MATERIAL PROVIDED:

▬▬▬

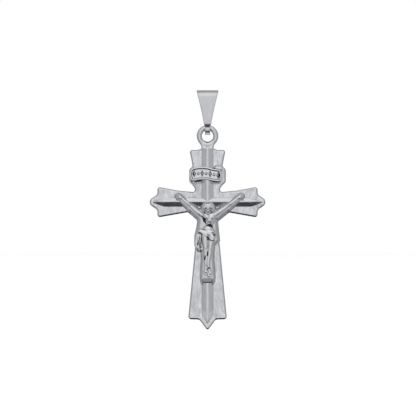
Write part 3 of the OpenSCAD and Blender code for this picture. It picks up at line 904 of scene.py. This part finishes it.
# ---- Bail and ring ----

def swept_strip(path, widths, thickness, corner):
    """A strip with rounded edges along a path of (y, z) centre points, of the given widths."""
    path = np.array(path)
    tangent = np.gradient(path, axis=0)
    tangent /= np.linalg.norm(tangent, axis=1)[:, None]
    across = np.stack([-tangent[:, 1], tangent[:, 0]], 1)
    points = []
    for (y, z), n, w in zip(path, across, widths):
        section = []
        for sx, sn, start in ((1, 1, 0), (-1, 1, 90), (-1, -1, 180), (1, -1, 270)):
            for i in range(5):
                a = math.radians(start + 90 * i / 4)
                section.append((sx * (w / 2 - corner) + corner * math.cos(a),
                                sn * (thickness / 2 - corner) + corner * math.sin(a)))
        points += [(x, y + n[0] * h, z + n[1] * h) for x, h in section]
    return points, tube_faces(len(path), len(section))


def arc(cy, cz, r, start, end, steps):
    angles = np.radians(np.linspace(start, end, steps))
    return [(cy + r * math.cos(a), cz + r * math.sin(a)) for a in angles]


def build_bail():
    thickness, edge_r = 0.32, 0.155
    crimp_y = -1.17
    seat = bail_high[2] - thickness / 2
    wire_z = RING_Z + RING_R
    eye = WIRE_R + 0.13 + thickness / 2
    top_z, crimp_z, low_z = bail_high[2], wire_z + 0.76, wire_z + 0.16
    # From the tail behind the ring, up the back, over the top, down the front and round the wire
    back_lean = math.degrees(math.asin((seat - eye) / -wire_z))
    front_lean = math.degrees(math.asin((seat + crimp_y) / -crimp_z))
    path = [(eye, bail_low[2]), (eye, wire_z - 0.6), (eye, wire_z - 0.1)]
    path += arc(0, 0, seat, -back_lean, 180 + front_lean, 40)
    path += [(crimp_y, crimp_z + 0.1), (crimp_y + 0.04, crimp_z - 0.06), (-0.88, low_z - 0.06)]
    path += [(-0.86, low_z - 0.2), (-0.84, wire_z - 0.45)]
    path += arc(-0.52, wire_z - 0.55, 0.32, 180, 262, 8)
    path += [(0.1, wire_z - 0.89), (0.5, wire_z - 0.86)]
    # Even steps along the path keep the width's change smooth
    path = np.array(path)
    length = np.concatenate([[0], np.cumsum(np.linalg.norm(np.diff(path, axis=0), axis=1))])
    even = np.linspace(0, length[-1], 260)
    path = np.stack([np.interp(even, length, path[:, 0]), np.interp(even, length, path[:, 1])], 1)
    for _ in range(4):
        path[1:-1] = (path[:-2] + 2 * path[1:-1] + path[2:]) / 4
    top_w, low_w, tongue_w = bail_high[0] - bail_low[0], 1.5, 1.1
    widths = []
    for z in path[:, 1]:
        t = (top_z - z) / (top_z - crimp_z)
        taper = top_w + (low_w - top_w) * t - 0.16 * math.sin(math.pi * min(max(t, 0), 1))
        narrow = min(max((crimp_z - z) / (crimp_z - low_z), 0), 1)
        widths.append(max(taper, low_w) * (1 - narrow) + tongue_w * narrow)
    points, faces = swept_strip(path, widths, thickness, edge_r)
    return finish_piece("folded_bail", mesh_from("folded_bail", points, faces),
                        "bail", SATIN, ["bail"])


def build_ring():
    turns, sides = 160, 40
    points, faces = [], []
    for i in range(turns):
        a = 2 * math.pi * i / turns
        for j in range(sides):
            b = 2 * math.pi * j / sides
            r = RING_R + WIRE_R * math.cos(b)
            points.append((r * math.sin(a), WIRE_R * math.sin(b), RING_Z + r * math.cos(a)))
            k, m = (i + 1) % turns, (j + 1) % sides
            faces.append((i * sides + j, k * sides + j, k * sides + m, i * sides + m))
    return finish_piece("wire_ring", mesh_from("wire_ring", points, faces),
                        "ring", WIRE, ["hanging_ring"])


# ---- Cross ----

def neck_field(p):
    """The neck between the plate and the ring, flowing round the lower part of the wire."""
    x, y, z = p.T
    fall = np.clip((RING_Z - 2.13 - z) / 0.8, 0, 1)
    block = smax(np.abs(x) - NECK_HALF_WIDTH - 0.3 * fall ** 3, np.abs(y) - WIRE_R - NECK_PROUD, 0.25)
    block = smax(block, z - (RING_Z - 1.75), 0.3)
    block = np.maximum(block, NECK_FOOT_Z - z)
    # The skin over the wire thins out and sinks into it further up
    thin = 0.01 - 0.03 * np.clip((z - RING_Z + 1.45) / 0.5, 0, 1)
    flat = np.hypot(x, z - RING_Z) - RING_R
    hugging = np.maximum(np.hypot(flat, y) - WIRE_R - thin, z - (RING_Z - 0.9))
    return smin(block, hugging, 0.45)


def build_cross():
    rounded_plate("cross_plate", "brushed_plate", "cross", BRUSHED,
                  PLATE_EDGE_R, PLATE_TOP_Z)
    low, high = (-2.6, -0.75, RING_Z - 3.4), (2.6, 0.75, RING_Z - 0.8)
    mesh, _ = field_mesh("ring_neck", neck_field, low, high, 0.04)
    finish_piece("ring_neck", mesh, "cross", WIRE)


def sculpted(name, field, low, high, voxel, material, node=None, around=None, reach=0.5,
             strength=1.6, cuts=None):
    mesh, points = field_mesh(name, field, low, high, voxel)
    paint_hollow_shade(mesh, points, around or field, reach, strength, cuts)
    return finish_piece(name, mesh, "cross", material, [node] if node else [])


def on_bed(field):
    """A field that ends a little below the bed's face."""
    return lambda p: np.maximum(field(p), p[:, 1] - BED - 0.12)


def build_relief():
    below, above, back = ARM_Z - 16.2, ARM_Z + 2.6, BED + 0.2
    def scene_around(p):
        return np.minimum(figure(p), bed(p))

    # Each piece is darkened in its hollows and deep cuts as painted shade, by how shut in it is among the
    # shapes around it
    sculpted("corpus_body", on_bed(skin), (-7.6, BED - 1.8, below), (8.5, back, above), 0.05,
             RELIEF, "corpus", scene_around, cuts=skin_cuts)
    sculpted("loincloth", on_bed(cloth), (-3.0, BED - 1.6, ARM_Z - 10.8), (2.3, back, ARM_Z - 5.0), 0.04,
             RELIEF, None, scene_around, cuts=cloth_cuts)
    sculpted("corpus_head", on_bed(head), (-1.3, BED - 1.9, ARM_Z - 3.6), (1.5, back, ARM_Z + 0.2), 0.03,
             RELIEF, None, scene_around, reach=0.3)
    sculpted("relief_bed", bed, (-7.6, BED - 0.1, ARM_Z - 18.0), (8.6, FRONT + 0.4, above), 0.08,
             FLANK, "corpus_bed", scene_around, strength=0.96, cuts=side_cut)
    sculpted("foot_ledge", ledge, (-1.8, BED - 1.0, foot_low[2] - 0.3), (1.8, BED + 0.3, foot_high[2] + 0.3),
             0.05, FLANK, "foot_rest", scene_around, strength=0.96)
    sculpted("curled_scroll", scroll, (-4.2, FRONT - 1.3, SCROLL_Z - 2.5), (3.7, FRONT + 0.2, SCROLL_Z + 2.8),
             0.035, RELIEF, "titulus_scroll", reach=0.6, strength=2.6, cuts=scroll_gaps)


build_bail()
build_ring()
build_cross()
build_bars()
build_relief()


# ---- Studio ----

def fill_ramp(color_ramp, stops):
    while len(color_ramp.elements) < len(stops):
        color_ramp.elements.new(0.5)
    for element, (place, value) in zip(color_ramp.elements, stops):
        element.position = place
        element.color = (value, value, value, 1)


def build_studio():
    middle = Vector(((cad_bounds[0][0] + cad_bounds[1][0]) / 2, 0,
                     (cad_bounds[0][2] + cad_bounds[1][2]) / 2))
    # The camera's frame is this wide and tall round the pendant, as in the picture
    view_size, distance = 0.08736, 0.6
    camera_data = bpy.data.cameras.new("camera")
    camera = bpy.data.objects.new("camera", camera_data)
    bpy.context.scene.collection.objects.link(camera)
    camera.location = (0.0001, -distance, middle.z + 0.00038)
    camera.rotation_euler = (math.radians(90), 0, 0)
    camera_data.sensor_width = 36
    camera_data.lens = 36 * distance / view_size
    camera_data.clip_start = 0.01
    bpy.context.scene.camera = camera

    # Pale floor
    floor_mesh = bpy.data.meshes.new("floor")
    disc = bmesh.new()
    bmesh.ops.create_circle(disc, cap_ends=True, segments=96, radius=3.0)
    disc.to_mesh(floor_mesh)
    disc.free()
    floor = bpy.data.objects.new("floor", floor_mesh)
    floor.location = (0, 0, cad_bounds[0][2] - 0.03)
    floor.visible_glossy = False
    bpy.context.scene.collection.objects.link(floor)
    pale, tree, shader = new_material("pale_floor")
    shader.inputs["Base Color"].default_value = (0.92, 0.92, 0.92, 1)
    shader.inputs["Roughness"].default_value = 0.9
    shader.inputs["Emission Color"].default_value = (1, 1, 1, 1)
    shader.inputs["Emission Strength"].default_value = 0.5
    floor_mesh.materials.append(pale)

    world = bpy.data.worlds.new("white_room")
    world.use_nodes = True
    world.node_tree.nodes["Background"].inputs["Color"].default_value = (1, 1, 1, 1)
    world.node_tree.nodes["Background"].inputs["Strength"].default_value = 1.0
    bpy.context.scene.world = world

    # A round tent that only reflections and soft light see: its brightness follows the direction
    tent_mesh = bpy.data.meshes.new("light_tent")
    sphere = bmesh.new()
    bmesh.ops.create_uvsphere(sphere, u_segments=96, v_segments=48, radius=4.0)
    sphere.to_mesh(tent_mesh)
    sphere.free()
    tent = bpy.data.objects.new("light_tent", tent_mesh)
    tent.location = middle
    tent.visible_camera = False
    tent.visible_shadow = False
    bpy.context.scene.collection.objects.link(tent)
    tent_cloth = bpy.data.materials.new("tent_cloth")
    tent_cloth.use_nodes = True
    tree = tent_cloth.node_tree
    tree.nodes.clear()
    place = add(tree, "ShaderNodeTexCoord")
    unit = add(tree, "ShaderNodeVectorMath", operation="NORMALIZE")
    split = add(tree, "ShaderNodeSeparateXYZ")
    sideways = add(tree, "ShaderNodeMath", operation="ABSOLUTE")
    tree.links.new(place.outputs["Object"], unit.inputs[0])
    tree.links.new(unit.outputs["Vector"], split.inputs[0])
    tree.links.new(split.outputs["X"], sideways.inputs[0])
    depth, height = split.outputs["Y"], split.outputs["Z"]
    across = sideways.outputs["Value"]
    # Brightest in front, duller to the sides and behind
    around = add(tree, "ShaderNodeValToRGB")
    fill_ramp(around.color_ramp, [(0.0, 0.98), (0.05, 0.9), (0.11, 0.64), (0.3, 0.56),
                                  (0.5, 0.54), (0.7, 0.48), (1.0, 0.46)])
    tree.links.new(ramp(tree, depth, -1, 1, 0, 1), around.inputs["Fac"])
    # A bright top light in front, and a dark gap below
    top = times(tree, smooth(tree, height, 0.3, 0.8), smooth(tree, depth, 0.1, -0.5))
    gap = times(tree, smooth(tree, height, -0.36, -0.56), smooth(tree, across, 0.6, 0.35))
    low = smooth(tree, height, -0.2, -0.8)
    both = around.outputs["Color"]
    for part, gain in ((top, 1.0), (gap, -0.86), (low, -0.12)):
        both = times(tree, both, ramp(tree, part, 0, 1, 1, 1 + gain))
    glow = add(tree, "ShaderNodeEmission")
    tree.links.new(both, glow.inputs["Strength"])
    out = add(tree, "ShaderNodeOutputMaterial")
    tree.links.new(glow.outputs["Emission"], out.inputs["Surface"])
    tent_mesh.materials.append(tent_cloth)
    bpy.context.scene.view_settings.view_transform = "Standard"


build_studio()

▬▬▬

EXERCISE REQUIREMENTS: Return exactly the opening lines of the listing above, ending with the line that has "# ---- Bail and".

TASK OUTPUT:
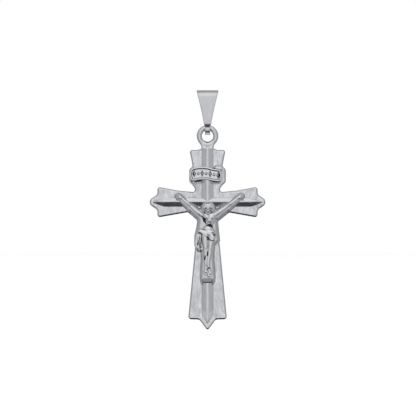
Write part 3 of the OpenSCAD and Blender code for this picture. It picks up at line 904 of scene.py. This part finishes it.
# ---- Bail and ring ----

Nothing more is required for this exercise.